Nos dois primeiros versos da estância, ‘Em todos estes orbes, diferente/ Curso verás, nuns graves e noutros leve’, Camões refere-se aos diversos céus deferentes de cada planeta, sobre os quais os planetas se movem com diferentes velocidades: Saturno mais lento (grave) e a Lua mais rápida (leve). Os dois versos seguintes ‘Ora fogem do Centro longamente,/ Ora da Terra estão caminho breve,’ descrevem o movimento de cada planeta sobre o seu deferente: ora perto da Terra, ora longe.

Com a excepção do Sol e da Lua, todos os planetas têm, para além do movimento sobre o deferente, um movimento sobre um epiciclo, que explica os movimentos retrógrados dos planetas.

Para compreendermos o conceito de epiciclo, vamos considerar os céus de Saturno.



A sétima esfera, de Saturno, tem três céus, tal como a esfera do Sol: os dois céus interior e exterior ao deferente e o céu deferente, cujo centro não coincide com o centro do mundo.

O movimento de Saturno faz-se ainda no céu deferente, mas sobre um pequeno círculo, o epiciclo.

O epiciclo desliza no deferente, dando uma volta completa em cerca de 30 anos.
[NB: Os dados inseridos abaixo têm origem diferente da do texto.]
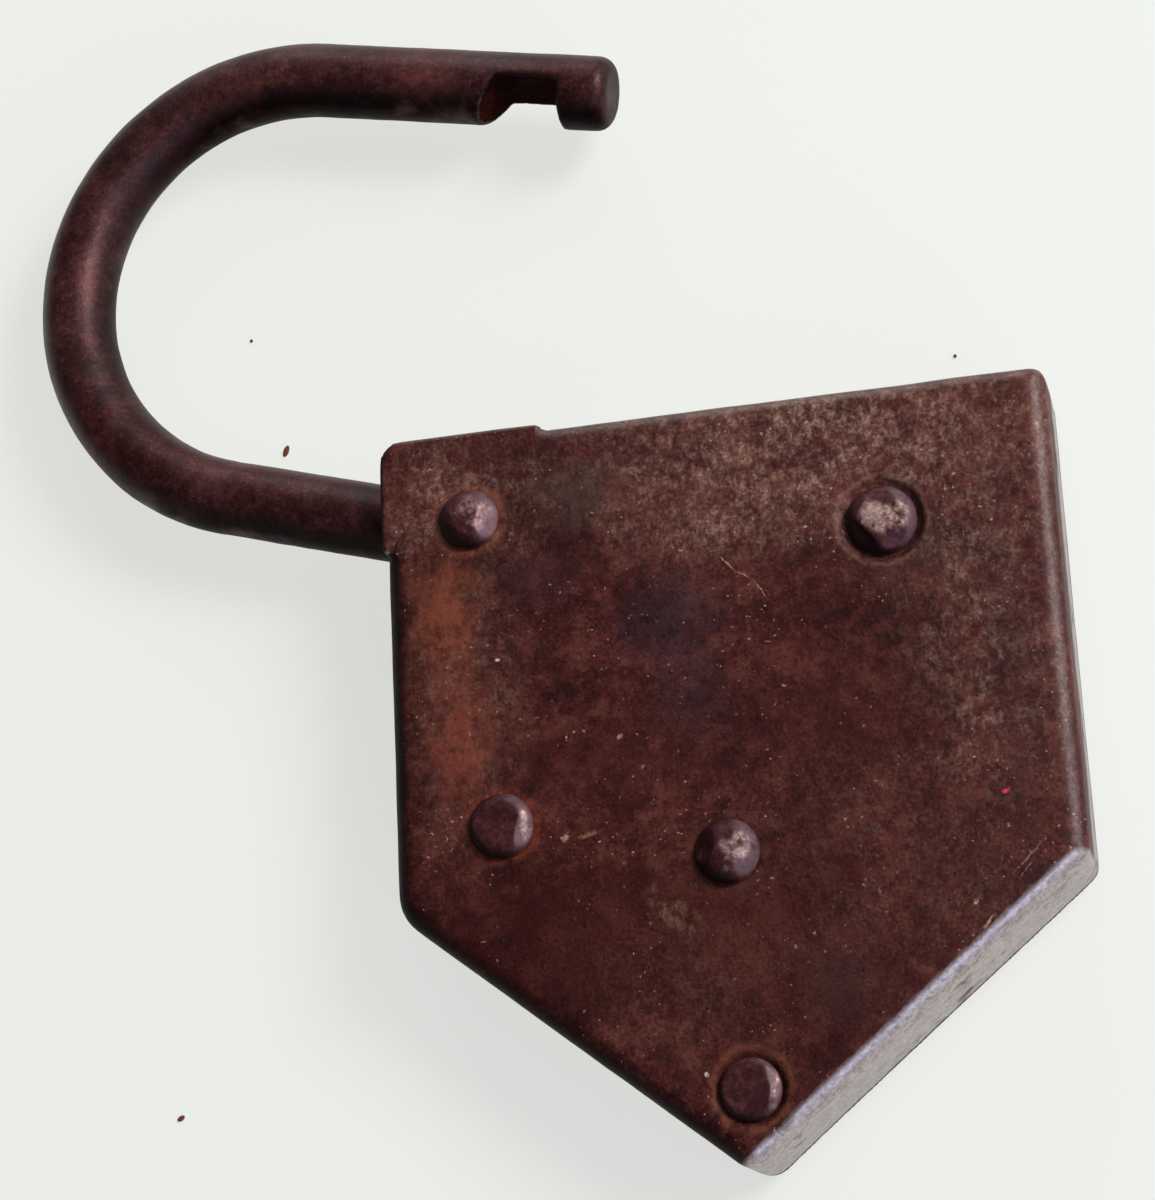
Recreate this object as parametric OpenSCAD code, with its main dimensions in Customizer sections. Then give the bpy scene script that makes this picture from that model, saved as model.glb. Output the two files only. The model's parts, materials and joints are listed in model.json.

Saturno roda sobre o epiciclo, dando uma volta completa num período de um ano.


O movimento de um planeta sobre o seu epiciclo, visto da Terra, teria dois tipos de sentido, directo ou retrógrado, conforme o planeta estivesse na metade mais afastada ou na metade mais próxima da Terra, e desta forma se explicava o movimento retrógrado dos planetas.

Na verdade, Camões não chega ao pormenor de descrever os epiciclos no seu poema.